The data must be returned in full and exactly as given.

>> begin

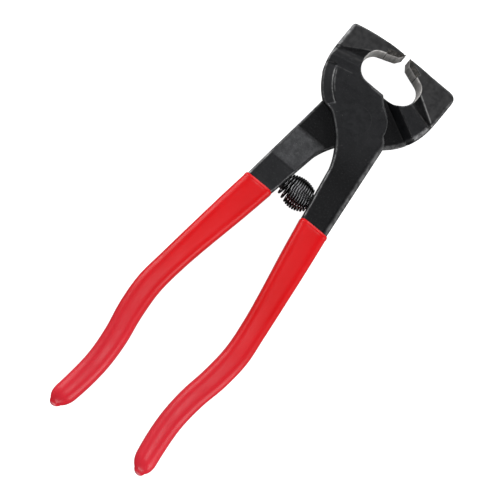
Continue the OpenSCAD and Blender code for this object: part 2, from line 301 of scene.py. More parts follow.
def fill_outward(values, known):
    """Spreads known values into the unknown cells round them."""
    values = np.where(known, values, 0.0)
    for _ in range(FILL_ROUNDS):
        weight = np.zeros(values.shape)
        total = np.zeros(values.shape)
        for shift in ((1, 0), (-1, 0), (0, 1), (0, -1)):
            near = np.roll(known, shift, (0, 1))
            weight += near
            total += np.roll(values, shift, (0, 1)) * near
        fresh = ~known & (weight > 0)
        values = np.where(fresh, total / np.maximum(weight, 1), values)
        known = known | fresh
    return values


def rounded_and(a, b, r):
    """Distance-like field of the overlap of two solids whose common edge is rounded by r."""
    return np.minimum(-r, np.maximum(a, b)) + np.hypot(np.maximum(a + r, 0), np.maximum(b + r, 0))


def bevelled(a, b, leg):
    """The overlap of two solids with a flat bevel on their common edge, softly rounded.
    The bevel takes leg off the wall's side and less off its height where it is wide."""
    leg = leg[:, :, None] + LEAST_LEG
    depth = leg * np.where(leg > WIDE_LEG, WIDE_DEPTH, 1.0)
    soft_edge = SOFT_EDGE + SOFT_SHARE * leg
    cut = (a / leg + b / depth + 1) / np.sqrt(1 / leg ** 2 + 1 / depth ** 2)
    return np.maximum(rounded_and(a, cut, soft_edge), rounded_and(b, cut, soft_edge))


def ramp(values, start, end):
    """0 at start and 1 at end, with a smooth change between them; start may be the larger."""
    t = np.clip((values - start) / (end - start), 0, 1)
    return t * t * (3 - 2 * t)


def bump_curve(values, middle, half_width):
    """1 at the middle, falling to nothing on both sides."""
    return np.exp(-((values - middle) / half_width) ** 2)


# ---------------------------------------------------------------- the forged levers
def outline_segments(tree, verts, tris):
    """The node's outline seen along Z, as 2D segments: upright walls with no solid beside them."""
    corner = verts[tris]
    normal = np.cross(corner[:, 1] - corner[:, 0], corner[:, 2] - corner[:, 0])
    size = np.linalg.norm(normal, axis=1)
    upright = (size > 1e-6) & (np.abs(normal[:, 2]) < 1e-3 * np.maximum(size, 1e-9))
    found = set()
    for tri, n in zip(corner[upright], normal[upright]):
        n = n[:2] / np.linalg.norm(n[:2])
        places = tri[:, :2] @ np.array([-n[1], n[0]])
        if np.ptp(places) < 1e-3:
            continue
        a, b = tri[places.argmin(), :2], tri[places.argmax(), :2]
        found.add((*np.round(a, 4), *np.round(b, 4), *np.round(n, 4)))
    kept = []
    for ax, ay, bx, by, nx, ny in found:
        beside = Vector(((ax + bx) / 2 + PROBE_MM * nx, (ay + by) / 2 + PROBE_MM * ny, FAR_MM))
        if tree.ray_cast(beside, Vector((0, 0, -1)))[0] is None:
            kept.append((ax, ay, bx, by))
    return np.array(kept)


def outline_distance(segments, gx, gy):
    """How far each grid point lies from the outline, leaving out the rivet's hole."""
    found = np.full(gx.shape, 1e9)
    for ax, ay, bx, by in segments:
        if math.hypot(ax, ay) < RIVET_HEAD_MM + SEGMENT_RIM_MM:
            continue
        px, py, dx, dy = gx - ax, gy - ay, bx - ax, by - ay
        t = np.clip((px * dx + py * dy) / (dx * dx + dy * dy), 0, 1)
        found = np.minimum(found, np.hypot(px - t * dx, py - t * dy))
    return found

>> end

REPLY:
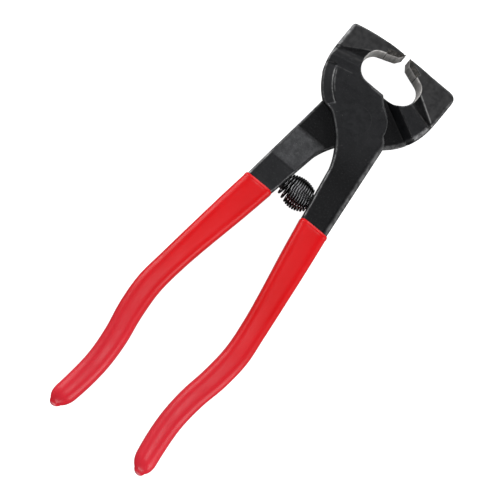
Continue the OpenSCAD and Blender code for this object: part 2, from line 301 of scene.py. More parts follow.
def fill_outward(values, known):
    """Spreads known values into the unknown cells round them."""
    values = np.where(known, values, 0.0)
    for _ in range(FILL_ROUNDS):
        weight = np.zeros(values.shape)
        total = np.zeros(values.shape)
        for shift in ((1, 0), (-1, 0), (0, 1), (0, -1)):
            near = np.roll(known, shift, (0, 1))
            weight += near
            total += np.roll(values, shift, (0, 1)) * near
        fresh = ~known & (weight > 0)
        values = np.where(fresh, total / np.maximum(weight, 1), values)
        known = known | fresh
    return values


def rounded_and(a, b, r):
    """Distance-like field of the overlap of two solids whose common edge is rounded by r."""
    return np.minimum(-r, np.maximum(a, b)) + np.hypot(np.maximum(a + r, 0), np.maximum(b + r, 0))


def bevelled(a, b, leg):
    """The overlap of two solids with a flat bevel on their common edge, softly rounded.
    The bevel takes leg off the wall's side and less off its height where it is wide."""
    leg = leg[:, :, None] + LEAST_LEG
    depth = leg * np.where(leg > WIDE_LEG, WIDE_DEPTH, 1.0)
    soft_edge = SOFT_EDGE + SOFT_SHARE * leg
    cut = (a / leg + b / depth + 1) / np.sqrt(1 / leg ** 2 + 1 / depth ** 2)
    return np.maximum(rounded_and(a, cut, soft_edge), rounded_and(b, cut, soft_edge))


def ramp(values, start, end):
    """0 at start and 1 at end, with a smooth change between them; start may be the larger."""
    t = np.clip((values - start) / (end - start), 0, 1)
    return t * t * (3 - 2 * t)


def bump_curve(values, middle, half_width):
    """1 at the middle, falling to nothing on both sides."""
    return np.exp(-((values - middle) / half_width) ** 2)


# ---------------------------------------------------------------- the forged levers
def outline_segments(tree, verts, tris):
    """The node's outline seen along Z, as 2D segments: upright walls with no solid beside them."""
    corner = verts[tris]
    normal = np.cross(corner[:, 1] - corner[:, 0], corner[:, 2] - corner[:, 0])
    size = np.linalg.norm(normal, axis=1)
    upright = (size > 1e-6) & (np.abs(normal[:, 2]) < 1e-3 * np.maximum(size, 1e-9))
    found = set()
    for tri, n in zip(corner[upright], normal[upright]):
        n = n[:2] / np.linalg.norm(n[:2])
        places = tri[:, :2] @ np.array([-n[1], n[0]])
        if np.ptp(places) < 1e-3:
            continue
        a, b = tri[places.argmin(), :2], tri[places.argmax(), :2]
        found.add((*np.round(a, 4), *np.round(b, 4), *np.round(n, 4)))
    kept = []
    for ax, ay, bx, by, nx, ny in found:
        beside = Vector(((ax + bx) / 2 + PROBE_MM * nx, (ay + by) / 2 + PROBE_MM * ny, FAR_MM))
        if tree.ray_cast(beside, Vector((0, 0, -1)))[0] is None:
            kept.append((ax, ay, bx, by))
    return np.array(kept)


def outline_distance(segments, gx, gy):
    """How far each grid point lies from the outline, leaving out the rivet's hole."""
    found = np.full(gx.shape, 1e9)
    for ax, ay, bx, by in segments:
        if math.hypot(ax, ay) < RIVET_HEAD_MM + SEGMENT_RIM_MM:
            continue
        px, py, dx, dy = gx - ax, gy - ay, bx - ax, by - ay
        t = np.clip((px * dx + py * dy) / (dx * dx + dy * dy), 0, 1)
        found = np.minimum(found, np.hypot(px - t * dx, py - t * dy))
    return found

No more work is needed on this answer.